==== DATASET CONTENT ====

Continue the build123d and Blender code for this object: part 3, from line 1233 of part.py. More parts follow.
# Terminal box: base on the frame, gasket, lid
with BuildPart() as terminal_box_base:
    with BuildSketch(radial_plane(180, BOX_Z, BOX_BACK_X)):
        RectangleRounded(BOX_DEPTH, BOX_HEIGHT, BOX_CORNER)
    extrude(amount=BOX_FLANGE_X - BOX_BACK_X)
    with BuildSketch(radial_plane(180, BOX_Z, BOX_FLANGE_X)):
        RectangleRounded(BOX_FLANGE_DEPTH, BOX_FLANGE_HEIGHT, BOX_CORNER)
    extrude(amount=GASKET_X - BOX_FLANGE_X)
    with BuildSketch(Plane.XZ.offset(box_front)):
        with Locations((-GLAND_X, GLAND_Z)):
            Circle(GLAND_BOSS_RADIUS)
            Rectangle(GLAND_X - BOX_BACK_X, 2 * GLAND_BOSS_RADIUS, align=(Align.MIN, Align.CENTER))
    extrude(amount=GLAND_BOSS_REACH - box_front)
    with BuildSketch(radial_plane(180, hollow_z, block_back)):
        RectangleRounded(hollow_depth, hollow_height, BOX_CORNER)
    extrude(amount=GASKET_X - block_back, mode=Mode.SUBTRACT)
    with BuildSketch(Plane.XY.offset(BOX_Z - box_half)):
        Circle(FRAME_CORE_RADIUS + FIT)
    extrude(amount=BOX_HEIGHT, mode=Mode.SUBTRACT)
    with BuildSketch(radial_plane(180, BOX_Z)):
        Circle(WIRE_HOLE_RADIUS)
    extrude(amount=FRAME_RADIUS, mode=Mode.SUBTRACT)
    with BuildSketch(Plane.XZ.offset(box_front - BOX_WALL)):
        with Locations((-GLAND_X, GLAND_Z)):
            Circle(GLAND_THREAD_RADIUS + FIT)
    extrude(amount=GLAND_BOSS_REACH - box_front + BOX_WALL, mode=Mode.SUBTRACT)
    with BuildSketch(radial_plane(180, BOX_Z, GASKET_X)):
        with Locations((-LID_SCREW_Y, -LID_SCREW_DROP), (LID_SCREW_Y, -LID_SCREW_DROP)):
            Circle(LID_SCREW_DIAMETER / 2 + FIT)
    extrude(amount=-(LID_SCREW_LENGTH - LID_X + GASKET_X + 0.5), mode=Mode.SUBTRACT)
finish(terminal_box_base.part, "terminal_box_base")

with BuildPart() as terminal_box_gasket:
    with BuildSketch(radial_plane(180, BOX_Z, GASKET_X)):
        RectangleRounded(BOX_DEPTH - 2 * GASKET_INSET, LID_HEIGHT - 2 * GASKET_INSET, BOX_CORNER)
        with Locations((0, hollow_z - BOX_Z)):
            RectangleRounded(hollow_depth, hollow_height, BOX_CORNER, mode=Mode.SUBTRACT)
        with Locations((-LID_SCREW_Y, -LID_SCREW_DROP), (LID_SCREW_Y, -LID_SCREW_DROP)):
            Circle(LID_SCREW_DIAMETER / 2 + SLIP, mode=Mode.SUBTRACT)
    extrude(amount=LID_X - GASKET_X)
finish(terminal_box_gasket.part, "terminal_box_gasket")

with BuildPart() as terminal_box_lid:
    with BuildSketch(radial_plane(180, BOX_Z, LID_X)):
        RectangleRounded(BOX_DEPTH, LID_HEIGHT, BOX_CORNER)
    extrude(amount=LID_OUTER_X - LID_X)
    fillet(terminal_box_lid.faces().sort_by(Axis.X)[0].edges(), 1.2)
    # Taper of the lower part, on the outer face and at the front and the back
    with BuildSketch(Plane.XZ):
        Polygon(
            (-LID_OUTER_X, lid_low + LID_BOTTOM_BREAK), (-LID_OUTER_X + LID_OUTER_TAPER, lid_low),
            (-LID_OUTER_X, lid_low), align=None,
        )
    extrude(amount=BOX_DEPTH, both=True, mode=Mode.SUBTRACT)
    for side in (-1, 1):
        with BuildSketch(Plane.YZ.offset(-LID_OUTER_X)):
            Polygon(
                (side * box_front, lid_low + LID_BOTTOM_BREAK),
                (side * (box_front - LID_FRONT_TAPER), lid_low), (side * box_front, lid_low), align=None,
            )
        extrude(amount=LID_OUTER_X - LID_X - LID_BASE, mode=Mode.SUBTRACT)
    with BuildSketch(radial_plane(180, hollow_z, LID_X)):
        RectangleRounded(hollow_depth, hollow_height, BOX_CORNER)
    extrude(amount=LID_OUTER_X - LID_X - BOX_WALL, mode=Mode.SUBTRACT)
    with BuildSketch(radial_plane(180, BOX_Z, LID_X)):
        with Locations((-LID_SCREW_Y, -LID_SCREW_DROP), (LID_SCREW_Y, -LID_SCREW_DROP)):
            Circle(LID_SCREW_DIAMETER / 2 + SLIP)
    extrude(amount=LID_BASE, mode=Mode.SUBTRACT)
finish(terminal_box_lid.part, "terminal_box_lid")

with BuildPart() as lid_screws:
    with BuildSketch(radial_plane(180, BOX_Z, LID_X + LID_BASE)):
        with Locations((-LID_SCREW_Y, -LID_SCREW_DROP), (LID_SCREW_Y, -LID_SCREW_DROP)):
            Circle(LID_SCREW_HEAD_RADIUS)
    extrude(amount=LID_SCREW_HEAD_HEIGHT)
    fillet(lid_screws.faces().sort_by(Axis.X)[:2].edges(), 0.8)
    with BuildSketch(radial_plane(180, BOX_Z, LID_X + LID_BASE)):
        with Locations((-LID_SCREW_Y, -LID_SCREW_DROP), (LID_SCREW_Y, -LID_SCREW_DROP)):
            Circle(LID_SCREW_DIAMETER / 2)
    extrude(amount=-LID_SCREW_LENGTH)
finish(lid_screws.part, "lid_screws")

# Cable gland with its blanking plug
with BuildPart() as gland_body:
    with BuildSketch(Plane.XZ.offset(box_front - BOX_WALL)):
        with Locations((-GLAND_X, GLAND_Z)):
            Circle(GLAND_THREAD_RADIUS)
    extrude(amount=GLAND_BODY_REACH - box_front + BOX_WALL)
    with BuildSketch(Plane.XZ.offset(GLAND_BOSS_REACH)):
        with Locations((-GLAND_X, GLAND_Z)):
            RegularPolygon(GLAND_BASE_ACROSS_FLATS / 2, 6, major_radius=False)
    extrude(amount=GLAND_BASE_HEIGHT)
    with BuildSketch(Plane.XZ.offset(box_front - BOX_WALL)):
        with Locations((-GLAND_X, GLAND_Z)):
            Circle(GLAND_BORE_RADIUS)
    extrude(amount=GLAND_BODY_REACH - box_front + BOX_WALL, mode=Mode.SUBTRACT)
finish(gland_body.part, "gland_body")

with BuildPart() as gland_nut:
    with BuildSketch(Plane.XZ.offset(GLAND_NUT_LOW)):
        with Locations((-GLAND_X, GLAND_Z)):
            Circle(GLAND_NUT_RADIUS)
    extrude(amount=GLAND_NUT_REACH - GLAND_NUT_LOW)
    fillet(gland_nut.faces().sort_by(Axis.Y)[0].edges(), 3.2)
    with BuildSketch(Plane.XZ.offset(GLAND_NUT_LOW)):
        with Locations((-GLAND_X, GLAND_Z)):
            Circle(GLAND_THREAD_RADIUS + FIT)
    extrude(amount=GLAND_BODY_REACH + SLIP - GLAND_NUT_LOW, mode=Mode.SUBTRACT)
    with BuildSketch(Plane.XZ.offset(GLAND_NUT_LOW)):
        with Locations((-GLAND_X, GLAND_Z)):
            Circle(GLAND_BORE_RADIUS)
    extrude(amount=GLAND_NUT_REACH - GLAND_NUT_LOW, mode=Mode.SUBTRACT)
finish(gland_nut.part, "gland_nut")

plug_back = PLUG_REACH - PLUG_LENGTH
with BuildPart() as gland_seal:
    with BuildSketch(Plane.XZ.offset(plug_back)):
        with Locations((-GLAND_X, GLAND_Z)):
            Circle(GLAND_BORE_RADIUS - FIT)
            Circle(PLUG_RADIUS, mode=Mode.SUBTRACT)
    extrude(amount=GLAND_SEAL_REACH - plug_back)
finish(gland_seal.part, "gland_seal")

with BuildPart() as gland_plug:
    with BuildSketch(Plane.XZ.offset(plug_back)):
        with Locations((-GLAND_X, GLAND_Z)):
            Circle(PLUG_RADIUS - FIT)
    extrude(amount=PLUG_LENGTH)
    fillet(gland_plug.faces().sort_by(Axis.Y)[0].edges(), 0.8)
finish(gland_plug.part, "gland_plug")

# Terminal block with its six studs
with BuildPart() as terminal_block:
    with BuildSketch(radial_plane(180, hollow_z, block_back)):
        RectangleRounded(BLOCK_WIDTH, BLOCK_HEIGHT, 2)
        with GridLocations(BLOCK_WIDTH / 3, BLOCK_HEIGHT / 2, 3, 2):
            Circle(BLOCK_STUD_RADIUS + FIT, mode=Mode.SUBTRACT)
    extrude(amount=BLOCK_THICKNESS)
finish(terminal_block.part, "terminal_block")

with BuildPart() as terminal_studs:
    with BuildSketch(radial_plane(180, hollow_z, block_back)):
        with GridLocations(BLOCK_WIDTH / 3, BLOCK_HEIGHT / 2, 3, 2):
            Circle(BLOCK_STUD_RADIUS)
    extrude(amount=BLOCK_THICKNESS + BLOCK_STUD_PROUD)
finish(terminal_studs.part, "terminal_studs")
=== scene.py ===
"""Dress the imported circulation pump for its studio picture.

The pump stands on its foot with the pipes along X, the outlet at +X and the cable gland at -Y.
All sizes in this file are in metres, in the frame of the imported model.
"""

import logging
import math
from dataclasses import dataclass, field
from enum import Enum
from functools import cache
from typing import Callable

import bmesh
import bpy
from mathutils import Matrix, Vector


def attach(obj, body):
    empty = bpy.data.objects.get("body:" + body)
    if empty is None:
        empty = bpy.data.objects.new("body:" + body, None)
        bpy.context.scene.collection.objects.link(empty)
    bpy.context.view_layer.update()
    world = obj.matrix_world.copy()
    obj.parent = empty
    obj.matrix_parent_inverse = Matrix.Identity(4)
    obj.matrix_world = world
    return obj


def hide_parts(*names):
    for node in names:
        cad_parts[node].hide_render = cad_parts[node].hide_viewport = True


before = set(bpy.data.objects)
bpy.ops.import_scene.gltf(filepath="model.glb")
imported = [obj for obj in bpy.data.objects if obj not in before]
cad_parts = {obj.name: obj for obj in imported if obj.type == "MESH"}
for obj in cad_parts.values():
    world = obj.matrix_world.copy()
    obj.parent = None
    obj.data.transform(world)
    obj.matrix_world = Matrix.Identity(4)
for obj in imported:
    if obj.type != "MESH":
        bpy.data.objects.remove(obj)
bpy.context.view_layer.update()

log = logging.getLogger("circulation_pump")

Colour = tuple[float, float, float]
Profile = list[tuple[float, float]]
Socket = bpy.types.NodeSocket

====

Exact duplication is required for the lines above, from the line that contains "extrude(amount=BLOCK_THICKNESS + BLOCK_STUD_PROUD)" to the line that contains "from mathutils import Matrix, Vector", inclusive; omit all others.

__FINISHED EXERCISE__
    extrude(amount=BLOCK_THICKNESS + BLOCK_STUD_PROUD)
finish(terminal_studs.part, "terminal_studs")
=== scene.py ===
"""Dress the imported circulation pump for its studio picture.

The pump stands on its foot with the pipes along X, the outlet at +X and the cable gland at -Y.
All sizes in this file are in metres, in the frame of the imported model.
"""

import logging
import math
from dataclasses import dataclass, field
from enum import Enum
from functools import cache
from typing import Callable

import bmesh
import bpy
from mathutils import Matrix, Vector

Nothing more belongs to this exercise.